Suarez refuses to shake Evra’s hand
In 2011, Luis Suarez was handed an eight-game ban and fined £40,000 by the Football Association after being found guilty of racially abusing Manchester United defender Patrice Evra during a 1-1 draw at Anfield on 15 October.
But it wasn’t to end there, as the pair met again in a fiery encounter at Old Trafford on 11 February 2012. Suarez, who denied the allegations, refused to shake the French defender’s hand ahead of the fixture. Evra tried to grab his arm to complete the formalities but the Uruguayan striker shook him off, leading to Rio Ferdinand snubbing Suarez. Once the playground behaviour had subsided, United went on to win the match 2-1 and Evra milked the applause at the end of the match. I mean, really milked it! He went back and forth from one side of the Stretford End to the other waving his arms in the air. No problem with that, until he deliberately did it in front of Suarez as he trudged off the pitch.

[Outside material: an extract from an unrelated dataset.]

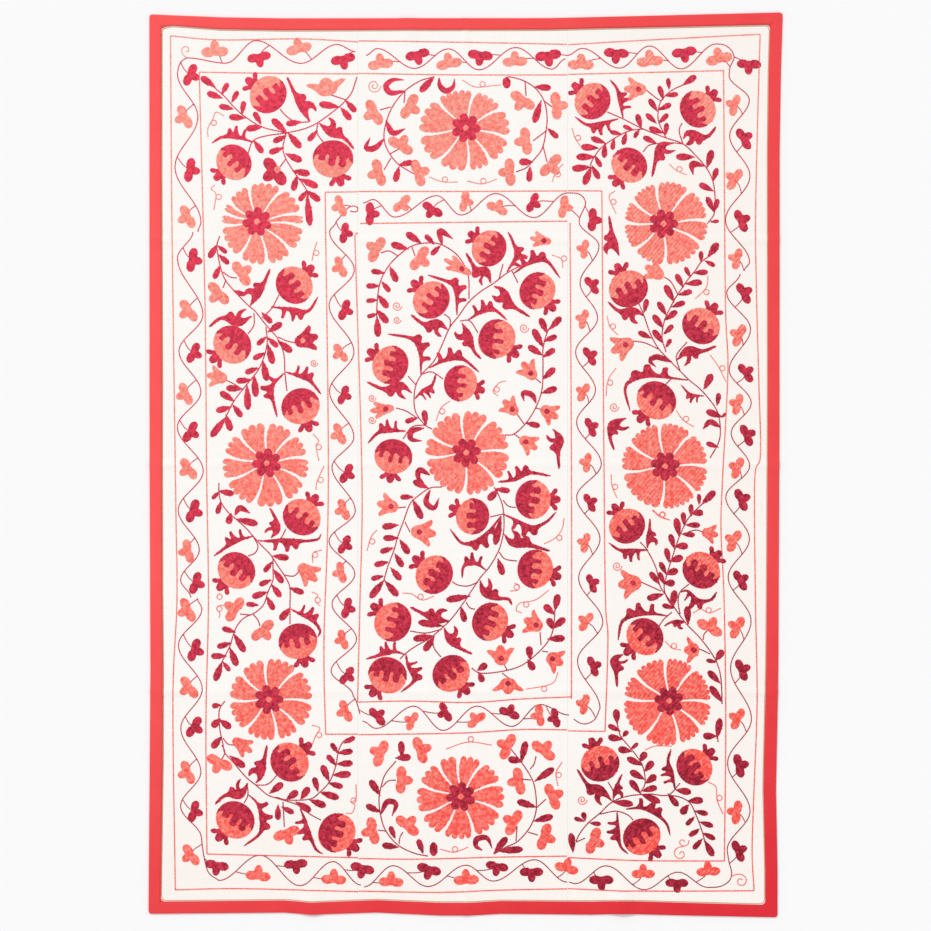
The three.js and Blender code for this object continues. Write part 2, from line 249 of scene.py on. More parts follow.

“Suarez is a disgrace to Liverpool Football Club,” said United manager Ferguson after the game. “He should not be allowed to play for Liverpool again. He could have caused a riot.”
Liverpool boss at the time Kenny Dalglish said: “I think you’re bang out of order to blame Luis Suarez for anything that happened here today.”
That Gary Neville celebration
Like any fan playing for the club they supported as a boy, you would find it hard not to get carried away celebrating a last-minute winner against one of your rivals. Gary Neville quite rightly went crackers when Rio Ferdinand headed a 90th-minute winner in a 1-0 win over Rafa Benitez’s side in 2006. However, Neville went that bit too far, running over to the Liverpool away end to gesticulate and grab his shirt in front of their fans.
Neville, who was taunted by the Reds fans throughout the game, was widely condemned for his actions and fined £5000 by the Football Association. However, PFA deputy chief executive Mick McGuire stuck up for Neville, saying: “It was a sign of passion and commitment to his club.”
At the time Neville refused to apologise for his celebration, saying: “I would have been apologetic if I had run up to one of their players and tried to belittle them but this was a celebration. You are caught up in the moment and for a few seconds you can go bananas.”
And it seems 10 years on not much has changed: “For 89 minutes, the travelling Liverpool fans had been singing unprintable songs about me and my mum,” Neville said recently.
“I looked at the faces of all those fans who had been singing, and in that moment, they had no answer. Absolutely no answer. It was one of the best feelings of my life. The FA fined me £5,000 for my actions. I’d gladly pay it again a hundred times.”
The Dirk Kuyt hat-trick
It’s some achievement scoring a hat-trick against your arch-rivals and Dirk Kuyt did just that in a 3-1 Liverpool win over Manchester United in 2011. However, the Dutchman’s three goals had a less-than-perfect feel about them.
The first goal after 34 minutes was more about Luis Suarez’s incredible trickery, going past three players to put it on a plate for Kuyt. Then a shambolic piece of defending from Nani gift-wrapped Kuyt an easy second. The Portuguese winger inadvertently nodded the ball straight into the path of the Netherlands international, who made no mistake from less than six yards. On 65 minutes, Kuyt had his third, after Van der Sar fumbled a Suarez free-kick to the former Utrecht man and he made no mistake with a poacher’s finish.
Take nothing away from Kuyt, his treble was the first by a Liverpool player against Manchester United since Peter Beardsley in 1990…definitely something for Kuyt to tell the grandkids. Just don’t show them that three goals were scored from a total of about six yards.